After several attempts to find a copy of this obscure book, a fellow GR 1001 list group member posted a link to a copy freely available to the general public on the University of Michigan website and this is what I read from. Not a huge fan of reading books on my laptop, this was one reason I took so long.
Having said that, I did enjoy it, and it was an experience similar to reading Chaucer and interesting to read about London and the merchants' various homes during that time.
This is the oldest piece of literature I have yet read, being from 1600, and besting Gulliver's Travels by about 125 years. It's included in the later editions of "1001 Books You Must Read Before You Die". The spellings are certainly a challenge but it gets easier as one reads farther and accustoms to it. It is made fairly tolerable by it's short length. It was kind of fun to read something from so long ago. It even has a horror story chapter in it which I thought the most interesting: "How Thomas of Reading was murdred at his hoasts house of Colebrooke, who also had murdred many before him, how their wickednes was at length reuealed. Cha. 11."
Classic "first novel ever" or "first romance book ever" quote:
"Sight, to thinke how prettily you began to brabble. But now, quoth he, we will change our Chidings to Kissings, and it vexeth me that these Cherry Lipps should be subject to such a Lobcocke as thy Hus- band. "
Love it. This book is a bit hard to follow because of the version of English and the spelling, but overall not a bad beginning to written stories.
Three stars but only because the old English was so difficult for me to read that trying to grasp what was going on and being said proved difficult for me.
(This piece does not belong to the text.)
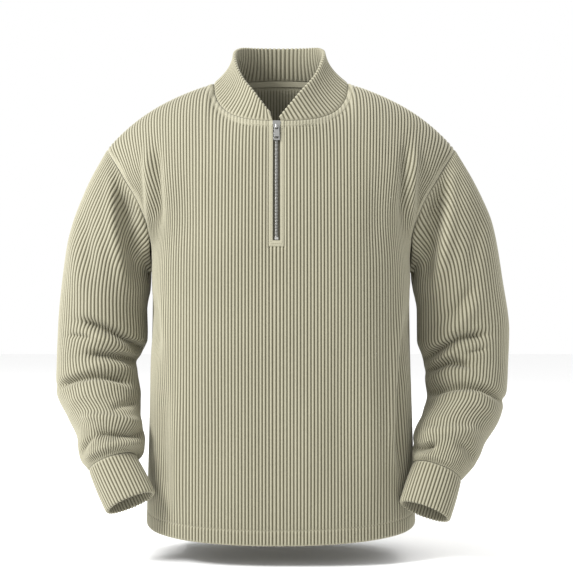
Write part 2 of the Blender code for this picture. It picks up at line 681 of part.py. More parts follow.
def place(name, location, tilt, home, parent=None):
    """An empty whose x runs to the image's right, y up along the zip and z out of the cloth."""
    spot = bpy.data.objects.new(name, None)
    spot.location = location
    spot.rotation_euler = (tilt, 0.0, 0.0)
    spot.parent = parent
    home.objects.link(spot)
    return spot


def join_to(piece, cutters, other):
    """One solid from a piece and another that sinks into it."""
    cutters.objects.link(other)
    other.hide_render = True
    other.display_type = "WIRE"
    modifier = piece.modifiers.new(other.name, "BOOLEAN")
    modifier.operation = "UNION"
    modifier.object = other


def block(name, size, middle):
    """A box as its own object, in no collection yet."""
    work = bmesh.new()
    bmesh.ops.create_cube(work, size=1.0)
    bmesh.ops.scale(work, vec=size, verts=work.verts)
    bmesh.ops.translate(work, vec=middle, verts=work.verts)
    data = bpy.data.meshes.new(name)
    work.to_mesh(data)
    work.free()
    return bpy.data.objects.new(name, data)


def slider(spot, home, cutters, look):
    """The slider: a tapered front plate, its wedge between the teeth, and the bridge for the pull."""
    plate_thick = SLIDER_FACE - SLIDER_BACK
    plate = flat_piece("zip_slider", [rounded(SLIDER_TOP_WIDTH, SLIDER_END_WIDTH, 0.0,
                                              -SLIDER_LENGTH, 0.0018)], plate_thick, look, home)
    plate.parent = spot
    plate.location = (0.0, 0.0, (SLIDER_FACE + SLIDER_BACK) / 2)
    wedge_top = SLIDER_BACK + plate_thick / 2
    wedge = block("wedge", (WEDGE_WIDTH, WEDGE_LENGTH, wedge_top - WEDGE_BACK),
                  (0.0, -SLIDER_LENGTH / 2, (wedge_top + WEDGE_BACK) / 2))
    low, high = -HINGE_DOWN - BRIDGE_BELOW, -HINGE_DOWN + BRIDGE_ABOVE
    arch_under = HINGE_OUT + BRIDGE_ROOM
    arch_top = arch_under + BRIDGE_THICK
    sunk = SLIDER_FACE - 0.0005
    span = block("bridge", (BRIDGE_WIDTH, high - low, arch_top - sunk),
                 (0.0, (low + high) / 2, (arch_top + sunk) / 2))
    edges = span.modifiers.new("edges", "BEVEL")
    edges.width = 0.0005
    edges.segments = 2
    gap = block("bridge_gap", (BRIDGE_WIDTH * 2, high - low - 2 * BRIDGE_THICK,
                               arch_under - SLIDER_FACE),
                (0.0, (low + high) / 2, (arch_under + SLIDER_FACE) / 2))
    for other in (wedge, span, gap):
        other.parent = spot
    join_to(plate, cutters, wedge)
    join_to(plate, cutters, span)
    cutters.objects.link(gap)
    gap.hide_render = True
    gap.display_type = "WIRE"
    opening = plate.modifiers.new("bridge_gap", "BOOLEAN")
    opening.operation = "DIFFERENCE"
    opening.object = gap


def pull_tab(hinge, home, look):
    """The pull: a plate with a window that the bridge passes through, and a slot near its end."""
    top, foot = CROSSBAR / 2, CROSSBAR / 2 - PULL_LENGTH
    window_top = -CROSSBAR / 2
    slot_foot = foot + SLOT_UP
    piece = flat_piece("zip_pull", [
        rounded(PULL_WIDTH * 0.86, PULL_WIDTH, top, foot, 0.0006),
        rounded(WINDOW_WIDTH, WINDOW_WIDTH, window_top, window_top - WINDOW_LENGTH, 0.0004, 2),
        rounded(SLOT_WIDTH, SLOT_WIDTH, slot_foot + SLOT_LENGTH, slot_foot, 0.0008, 3),
    ], PULL_THICK, look, home)
    piece.parent = hinge


# ---------------------------------------------------------------- the pullover

def main():
    home = empty_scene()
    cutters = bpy.data.collections.new("cutters")
    bpy.context.scene.collection.children.link(cutters)

    knit = (0.545, 0.520, 0.370)
    front = front_panel(home, material("front_rib_knit", knit, 0.9))
    back = back_panel(home, material("back_rib_knit", knit, 0.9))
    for side, name, rings, end in ((-1.0, "right", IMAGE_LEFT_RINGS, IMAGE_LEFT_CUFF),
                                   (1.0, "left", IMAGE_RIGHT_RINGS, IMAGE_RIGHT_CUFF)):
        sleeve_look = material(f"{name}_sleeve_rib_knit", knit, 0.9)
        cuff_look = material(f"{name}_cuff_rib_knit", knit, 0.9)
        axis = sleeve(f"sleeve_{name}", rings, end, side, front, back, home, sleeve_look)
        cuff(f"cuff_{name}", rings[-1], end, side, axis, home, cuff_look)
    collar(front, back, home, material("collar_rib_knit", knit, 0.9))
    neck_tape(*back, home, material("neck_tape_twill", (0.500, 0.475, 0.330), 0.85))

    steel = material("zip_metal", (0.62, 0.62, 0.60), 0.3, 1.0)
    teeth = material("zip_teeth_metal", (0.30, 0.30, 0.28), 0.35, 1.0)
    zip_cloth_and_chain(*front, home, material("zip_tape_cloth", (0.400, 0.380, 0.270), 0.85), teeth)

    base = front[0]
    centre = 2 * PANEL_HALF_RIBS + MIDDLE_RIBS
    upward = unit(base[-1, centre] - base[-2, centre])
    tilt = math.atan2(upward[2], upward[1])
    spot = place("zip_place", base[-1, centre] - upward * SLIDER_TOP, tilt, home)
    slider(spot, home, cutters, steel)
    hinge = place("pull_hinge", (0.0, -HINGE_DOWN, HINGE_OUT), PULL_LEAN, home, spot)
    pull_tab(hinge, home, material("zip_pull_metal", (0.68, 0.68, 0.66), 0.25, 1.0))


main()
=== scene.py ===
"""A quarter-zip pullover in rib knit, filled out as if worn, open at the neck, hem and cuffs.

Metres, +Z up, -Y the front, the origin midway between the high points of the shoulders. Left and
right are the wearer's, but a name with IMAGE in it has the side that the photo shows.
"""
import math
from collections import namedtuple

import bpy
import numpy as np
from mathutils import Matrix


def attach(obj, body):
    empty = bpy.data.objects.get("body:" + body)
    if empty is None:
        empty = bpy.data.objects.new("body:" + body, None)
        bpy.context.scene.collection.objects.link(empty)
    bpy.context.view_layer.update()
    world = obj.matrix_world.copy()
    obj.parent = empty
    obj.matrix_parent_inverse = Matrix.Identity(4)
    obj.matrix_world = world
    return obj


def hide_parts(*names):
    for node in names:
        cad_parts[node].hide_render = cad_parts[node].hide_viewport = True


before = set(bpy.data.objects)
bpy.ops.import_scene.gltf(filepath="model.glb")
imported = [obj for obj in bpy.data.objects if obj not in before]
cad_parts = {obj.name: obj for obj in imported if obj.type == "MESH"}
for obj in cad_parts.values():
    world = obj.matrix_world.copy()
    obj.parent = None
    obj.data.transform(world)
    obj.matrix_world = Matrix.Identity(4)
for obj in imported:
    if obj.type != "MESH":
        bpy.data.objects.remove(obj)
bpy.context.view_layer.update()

# ------------------------------------------------------------------ front and back panels
# The body is two panels cut from one wide rib knit, sewn together at the sides and shoulders.
# The ribs run up and down. Below the collar's seam and along the armholes the cloth is turned in
# and stitched flat, the hem is turned up once, and the front has a slit for the zip.

SEAM_GAP = 0.0003
CLOTH = 0.0014
RIB_RELIEF = 0.0015
RIB_COLUMNS = 6            # columns of faces across one rib
FRONT_HALF_RIBS, BACK_HALF_RIBS, MIDDLE_RIBS = 54, 55, 2
FRONT_CUT = {"flat": (0.56, 0.68), "area": 0.345}
BACK_CUT = {"flat": (0.56, 0.70), "area": 0.355}
# The second colour is painted shade: the grooves are coloured much darker than the crests, standing in for
# the shade that falls between the ribs.
KNIT_CREST, KNIT_GROOVE_PAINTED_SHADE = (0.330, 0.313, 0.230), (0.082, 0.074, 0.042)
SHEEN = (0.95, 0.93, 0.84)
LOOP = 0.0021              # length of one knit loop

NECK_HALF_WIDTH = 0.1035
NECK_FRONT, NECK_BACK = 0.095, 0.075
NECK_DROP, NECK_RISE = 0.0667, 0.015
NECK_SQUARE = 1.25
NECK_LEAN, NECK_SIDE_LEAN = 19, 32        # degrees that the cloth at the neck faces up, and more beside it
SHOULDER_X, SHOULDER_DROP = 0.265, 0.100
SHOULDER_BEND = 0.42       # share of the drop that comes only towards the arm
SHOULDER_ROUND = 0.8       # how far the cloth rounds over at the shoulder seams
TOP_EDGE_EVEN = 0.03
RIB_PITCH, STRAIGHT_RIBS = 0.00495, 22    # even ribs from the middle of a panel out to so many
EASE = 0.030               # the ribs run smoothly past changes of the form of this length
EVEN_COLUMNS = 30          # columns to each side over which the slope at the top is evened out

ZIP_X, ZIP_OPENING = -0.006, 0.011
ZIP_FRAME = 0.0056         # width of the plain frame round the opening
ZIP_FOOT_FRAME = 0.0085
ZIP_FOOT_UP = 0.0120       # the slit's foot is so far above the underarm row of the table
NECK_BAND, HEM_BAND, ARMHOLE_BAND = 0.0100, 0.0220, 0.0055
NECK_RIBS_KEPT = 0.55      # share of the ribs' height left in the band at the neck
BAND_RISE, BAND_GROOVE = 0.0008, 0.0018   # a turned band stands out, with a groove past its edge
HEM_EDGE, HEM_TURNED = 0.0016, 0.0010
STITCH_IN = 0.0018         # from a band's edge in to its row of stitches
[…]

Despite the short length of the book it took me nearly a month to finish it because I could only grasp small bits of a time. For the most part I believe I understood the story- it just took me time to get through it
It took me about three paragraphs to get the spelling of the ol' English words. A quick read about clothiers, their wives, their relationships to the King and his brother the Duke, and maid Margaret.
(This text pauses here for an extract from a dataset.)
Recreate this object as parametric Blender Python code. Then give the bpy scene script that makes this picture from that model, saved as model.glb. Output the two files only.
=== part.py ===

I wouldn't say this book should be on the "1001 Books You Must Read Before You Die" list. It was very quaint and charming but not in my opinion an absolute must read.
'Thomas of Reading' was first published in the 1590s but is set nearly 500 years earlier, around 1106, when Henry and Robert, the two surviving sons of William the Conqueror, fought over the kingdom of England and the duchy of Normandy. The free editions online are reproductions with Ss that look like Fs and interchangeable Us and Vs, but if you can get used to that, the language will seem straightforward compared with Deloney's contemporary Shakespeare.
It's a short and lively story involving murder, gruesome punishments, and a young lady of the nobility reduced to poverty. Thomas Cole of Reading is a cloth merchant who falls victim to a scurrilous innkeeper, but the background is England’s rise to wealth from the wool trade, with the Norman king Henry I and his English subjects arriving at mutual respect 45 years after the conquest. There's also a love story involving Henry’s brother Robert (ignoring the fact that he was actually a 55-year-old widower at this time). All of this is packed into about 75 pages. Not surprisingly, it was wildly popular in its day.
I really hoped to enjoy this, but, it really is an early novel and as such is a bit rough. There's a religious/moral overtone to some of the book, but really not as much as I would have expected for the time period.
There are a couple really good bits in it that do make it worth reading. There is a part where a woman is being chided by her husband and she states that he wouldn't be happy no matter what she did. If she's friendly, she's a flirt, if she's straight-faced she's a prude, if she stay's at home she's melancholy if she goes out she's a gadabout and so on. That is very paraphrased, the paragraph is much better in the book.
Additionally, there's a portion that leaves one to wonder if it is the inspiration for the character Sweeney Todd. An innkeeper and his wife have rigged one of their rooms over the kitchen to dump whoever is in the bed into a boiling pot of water to murder people. Yes. The story states that they've fixed the bedside table and the bed to the floor and that when they pull two pins that floor gives way and dumps the sleeping guest into boiling water. There are some similarities here, much in the way Sweeney Todd's barber chair is portrayed as dumping the body down below.
Overall though, most of this is a bit of a slog to get through. I'm glad it wasn't overly long.
*I actually read the complete text or roughly 178 pages, available in pdf form copied from a rather early edition printed in the early 17th century*
This book is more a historical curiosity than something that speaks to a modern reader. It is written in what I believe is very late Middle English/early Modern English from Shakespeare's time, being published in the 1590s. Most copies you can find (usually in pdf online) are the old script and spelling style, which can take a little while to adapt to. Once that's done, you have a collection of tales that focus on the titular "six yeomen," who are clothiers in England during the 12th century.
There are a few mildly amusing parables and curious tragedies and tales within the entire work, and it is slightly interesting to see how a 16th-century writer portrays the average folks from a few centuries before even his time. Overall, though, don't expect any amazing revelations about the roots of the modern novel, aside from the simple fact that this book is considered one of the very earliest known examples of the novel in the English language. Though this work is much shorter and a far breezier read, I enjoyed the chivalric romances like Tirant lo Blanc or Amadis of Gaul a bit more.